> [Problem] The lines to print start at the one containing "The OpenSCAD and" and end at the one containing "ceiling_flange();"; print them exactly, ends included, and only them.

> [Records to use]
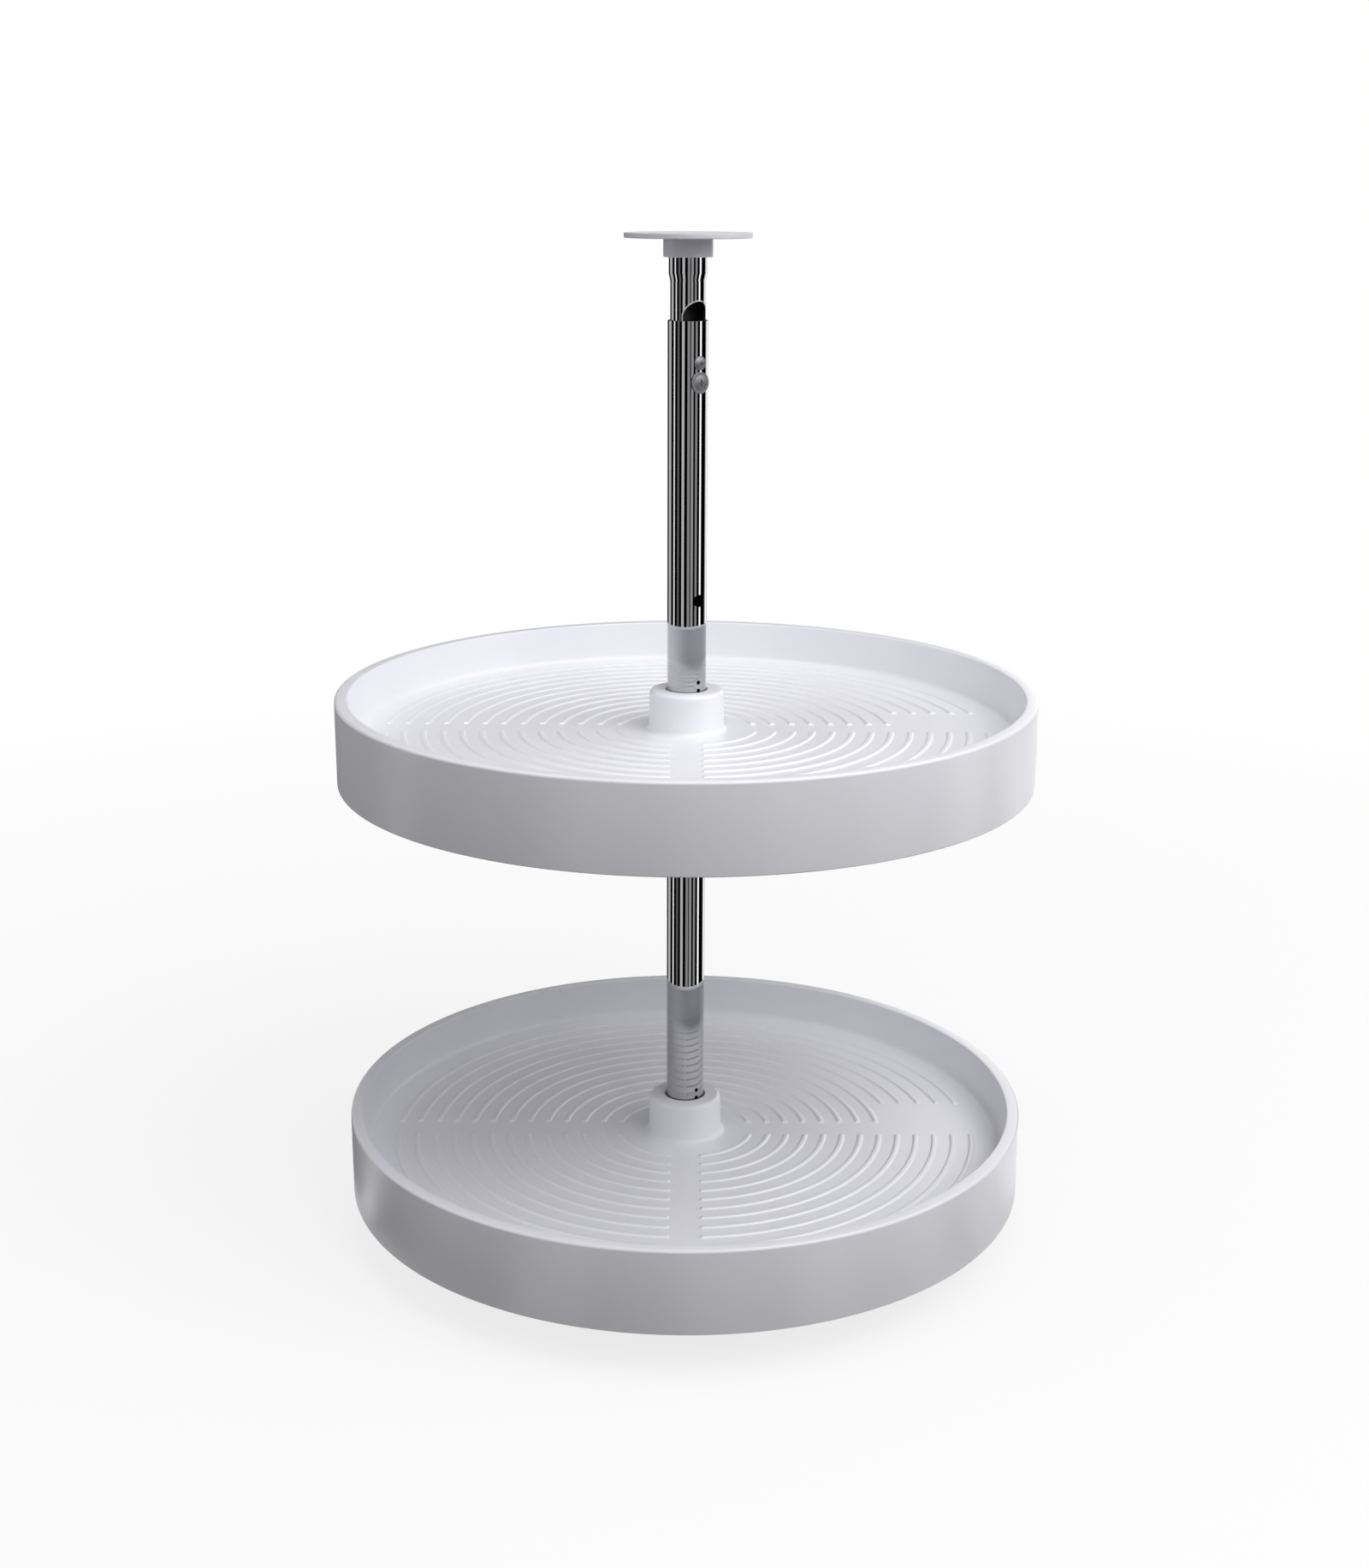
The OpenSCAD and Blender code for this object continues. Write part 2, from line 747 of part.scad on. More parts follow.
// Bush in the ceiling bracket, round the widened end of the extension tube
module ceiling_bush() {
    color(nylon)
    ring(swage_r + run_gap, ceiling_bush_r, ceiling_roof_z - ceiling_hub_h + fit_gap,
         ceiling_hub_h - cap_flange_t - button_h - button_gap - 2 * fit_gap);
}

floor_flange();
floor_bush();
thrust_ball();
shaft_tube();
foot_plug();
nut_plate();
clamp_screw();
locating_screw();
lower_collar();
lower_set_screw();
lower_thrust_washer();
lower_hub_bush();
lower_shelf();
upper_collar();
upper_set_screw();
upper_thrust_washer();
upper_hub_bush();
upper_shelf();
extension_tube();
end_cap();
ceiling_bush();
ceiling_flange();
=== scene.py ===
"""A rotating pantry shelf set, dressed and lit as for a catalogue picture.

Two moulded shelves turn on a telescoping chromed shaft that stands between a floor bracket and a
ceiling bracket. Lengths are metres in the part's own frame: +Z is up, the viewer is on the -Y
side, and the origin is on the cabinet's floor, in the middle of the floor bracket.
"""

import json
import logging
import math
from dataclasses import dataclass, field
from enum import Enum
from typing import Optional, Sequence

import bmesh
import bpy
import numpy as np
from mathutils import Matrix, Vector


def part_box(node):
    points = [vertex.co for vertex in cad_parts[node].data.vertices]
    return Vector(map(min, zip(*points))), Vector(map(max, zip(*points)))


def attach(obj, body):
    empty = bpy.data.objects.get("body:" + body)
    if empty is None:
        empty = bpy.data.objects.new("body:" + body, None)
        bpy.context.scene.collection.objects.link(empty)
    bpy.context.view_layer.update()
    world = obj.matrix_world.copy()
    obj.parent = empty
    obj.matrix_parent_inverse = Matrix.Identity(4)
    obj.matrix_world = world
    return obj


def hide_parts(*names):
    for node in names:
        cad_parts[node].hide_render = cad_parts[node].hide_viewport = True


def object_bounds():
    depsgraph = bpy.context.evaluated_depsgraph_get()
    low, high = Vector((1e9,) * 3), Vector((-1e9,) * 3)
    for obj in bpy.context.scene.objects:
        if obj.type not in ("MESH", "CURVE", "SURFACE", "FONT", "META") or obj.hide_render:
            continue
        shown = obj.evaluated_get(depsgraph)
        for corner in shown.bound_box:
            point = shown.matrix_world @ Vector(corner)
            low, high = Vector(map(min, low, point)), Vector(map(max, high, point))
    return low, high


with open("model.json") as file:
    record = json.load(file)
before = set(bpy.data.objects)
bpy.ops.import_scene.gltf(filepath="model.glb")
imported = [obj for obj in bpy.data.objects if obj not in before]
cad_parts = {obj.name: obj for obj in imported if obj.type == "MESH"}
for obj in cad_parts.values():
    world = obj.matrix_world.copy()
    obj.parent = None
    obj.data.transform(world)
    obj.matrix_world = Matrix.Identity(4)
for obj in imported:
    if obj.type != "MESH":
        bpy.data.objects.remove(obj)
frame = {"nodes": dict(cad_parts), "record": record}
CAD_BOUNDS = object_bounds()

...

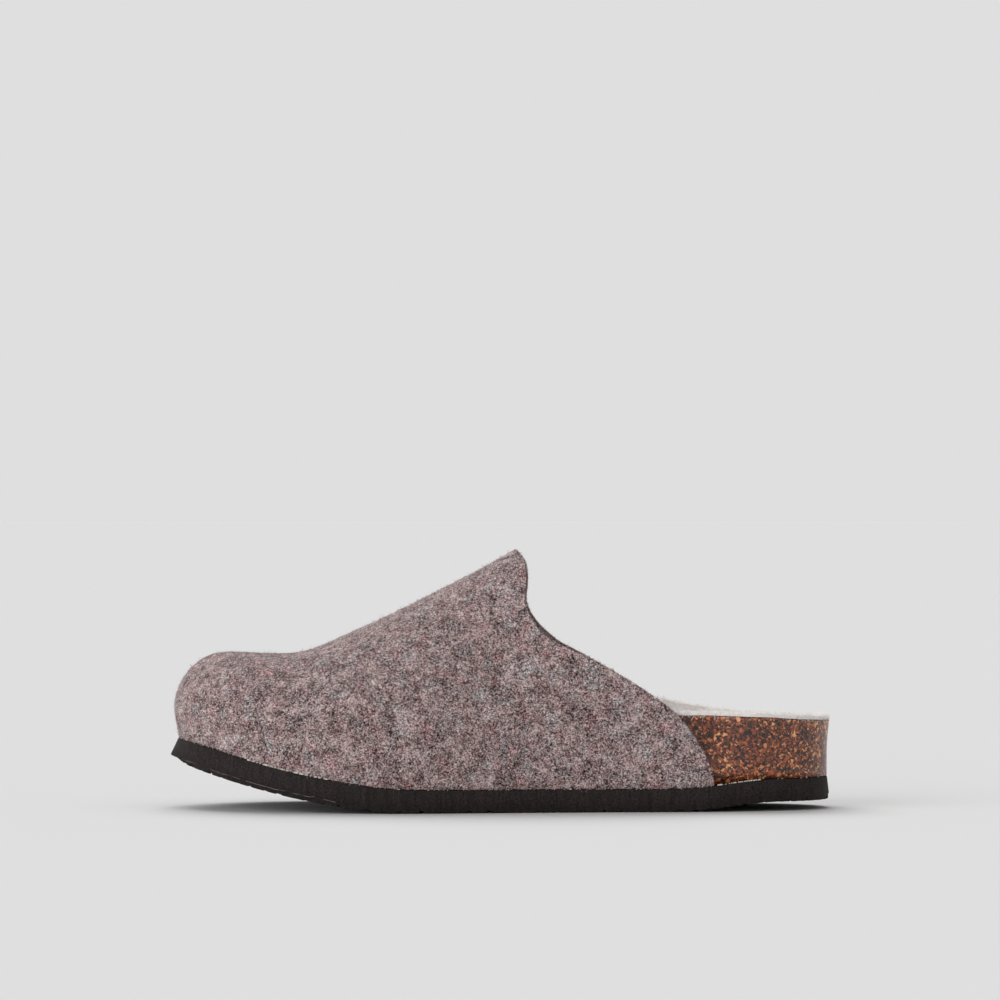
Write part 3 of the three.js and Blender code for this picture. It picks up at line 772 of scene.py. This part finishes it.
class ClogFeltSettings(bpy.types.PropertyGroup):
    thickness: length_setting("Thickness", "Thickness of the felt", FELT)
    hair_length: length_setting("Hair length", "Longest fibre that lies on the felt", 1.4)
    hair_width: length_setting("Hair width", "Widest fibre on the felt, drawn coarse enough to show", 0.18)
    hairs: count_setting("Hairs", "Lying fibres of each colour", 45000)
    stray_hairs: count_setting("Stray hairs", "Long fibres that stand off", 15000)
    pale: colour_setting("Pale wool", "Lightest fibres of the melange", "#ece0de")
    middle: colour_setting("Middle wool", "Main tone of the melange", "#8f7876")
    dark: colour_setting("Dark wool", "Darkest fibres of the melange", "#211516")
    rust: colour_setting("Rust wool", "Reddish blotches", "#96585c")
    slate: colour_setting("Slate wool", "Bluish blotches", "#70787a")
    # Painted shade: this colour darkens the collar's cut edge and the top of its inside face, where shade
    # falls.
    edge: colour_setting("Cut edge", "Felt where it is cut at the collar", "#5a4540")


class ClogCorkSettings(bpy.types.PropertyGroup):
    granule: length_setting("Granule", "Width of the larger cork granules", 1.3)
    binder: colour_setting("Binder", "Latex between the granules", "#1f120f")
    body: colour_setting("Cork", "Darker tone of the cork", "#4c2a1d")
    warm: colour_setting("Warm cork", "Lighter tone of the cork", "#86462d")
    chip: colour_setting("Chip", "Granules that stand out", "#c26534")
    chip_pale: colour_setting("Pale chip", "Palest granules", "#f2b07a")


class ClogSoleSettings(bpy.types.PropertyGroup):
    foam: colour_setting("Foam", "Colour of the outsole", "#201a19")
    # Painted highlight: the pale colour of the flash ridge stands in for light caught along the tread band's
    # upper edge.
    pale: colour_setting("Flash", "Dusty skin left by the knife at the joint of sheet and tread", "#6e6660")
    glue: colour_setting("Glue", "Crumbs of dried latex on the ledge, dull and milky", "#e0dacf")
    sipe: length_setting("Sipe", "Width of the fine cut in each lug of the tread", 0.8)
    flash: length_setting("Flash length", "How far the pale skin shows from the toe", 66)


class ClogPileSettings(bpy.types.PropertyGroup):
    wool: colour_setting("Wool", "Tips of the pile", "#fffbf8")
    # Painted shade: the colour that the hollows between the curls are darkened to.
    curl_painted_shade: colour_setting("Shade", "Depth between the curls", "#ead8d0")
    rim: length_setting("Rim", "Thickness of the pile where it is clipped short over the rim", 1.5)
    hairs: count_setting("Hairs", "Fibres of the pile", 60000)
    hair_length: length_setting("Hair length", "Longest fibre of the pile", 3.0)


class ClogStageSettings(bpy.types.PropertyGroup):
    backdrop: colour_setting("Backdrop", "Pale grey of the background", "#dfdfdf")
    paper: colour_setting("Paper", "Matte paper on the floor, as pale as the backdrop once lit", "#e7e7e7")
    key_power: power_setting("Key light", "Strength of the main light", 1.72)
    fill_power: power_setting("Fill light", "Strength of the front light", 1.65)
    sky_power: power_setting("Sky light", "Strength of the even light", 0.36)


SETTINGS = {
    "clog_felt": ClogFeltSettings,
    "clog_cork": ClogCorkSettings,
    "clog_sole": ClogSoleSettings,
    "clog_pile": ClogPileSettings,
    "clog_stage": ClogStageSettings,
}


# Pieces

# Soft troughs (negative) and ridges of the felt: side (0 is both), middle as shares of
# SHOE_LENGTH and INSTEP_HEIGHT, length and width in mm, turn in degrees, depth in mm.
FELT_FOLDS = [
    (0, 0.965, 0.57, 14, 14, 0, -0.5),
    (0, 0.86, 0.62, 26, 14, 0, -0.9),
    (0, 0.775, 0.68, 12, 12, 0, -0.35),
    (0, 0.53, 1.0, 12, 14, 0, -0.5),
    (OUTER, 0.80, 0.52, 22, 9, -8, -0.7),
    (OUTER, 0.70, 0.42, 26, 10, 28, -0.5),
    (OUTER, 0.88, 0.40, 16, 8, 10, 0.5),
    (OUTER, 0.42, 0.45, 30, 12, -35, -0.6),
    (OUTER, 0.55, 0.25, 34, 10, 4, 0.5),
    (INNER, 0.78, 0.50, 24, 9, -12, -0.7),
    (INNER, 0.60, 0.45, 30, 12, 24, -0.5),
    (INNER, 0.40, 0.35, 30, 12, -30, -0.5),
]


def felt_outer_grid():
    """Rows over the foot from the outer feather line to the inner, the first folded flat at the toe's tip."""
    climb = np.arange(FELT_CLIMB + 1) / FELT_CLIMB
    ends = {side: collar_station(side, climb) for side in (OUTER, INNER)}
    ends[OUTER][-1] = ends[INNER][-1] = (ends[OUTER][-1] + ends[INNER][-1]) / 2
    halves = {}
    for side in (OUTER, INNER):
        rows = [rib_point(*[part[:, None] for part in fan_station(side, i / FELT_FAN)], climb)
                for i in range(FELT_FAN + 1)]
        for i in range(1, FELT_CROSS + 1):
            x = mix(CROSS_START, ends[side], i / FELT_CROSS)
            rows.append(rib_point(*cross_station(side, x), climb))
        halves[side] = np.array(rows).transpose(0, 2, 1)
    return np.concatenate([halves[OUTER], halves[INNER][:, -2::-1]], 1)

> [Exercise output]
The OpenSCAD and Blender code for this object continues. Write part 2, from line 747 of part.scad on. More parts follow.
// Bush in the ceiling bracket, round the widened end of the extension tube
module ceiling_bush() {
    color(nylon)
    ring(swage_r + run_gap, ceiling_bush_r, ceiling_roof_z - ceiling_hub_h + fit_gap,
         ceiling_hub_h - cap_flange_t - button_h - button_gap - 2 * fit_gap);
}

floor_flange();
floor_bush();
thrust_ball();
shaft_tube();
foot_plug();
nut_plate();
clamp_screw();
locating_screw();
lower_collar();
lower_set_screw();
lower_thrust_washer();
lower_hub_bush();
lower_shelf();
upper_collar();
upper_set_screw();
upper_thrust_washer();
upper_hub_bush();
upper_shelf();
extension_tube();
end_cap();
ceiling_bush();
ceiling_flange();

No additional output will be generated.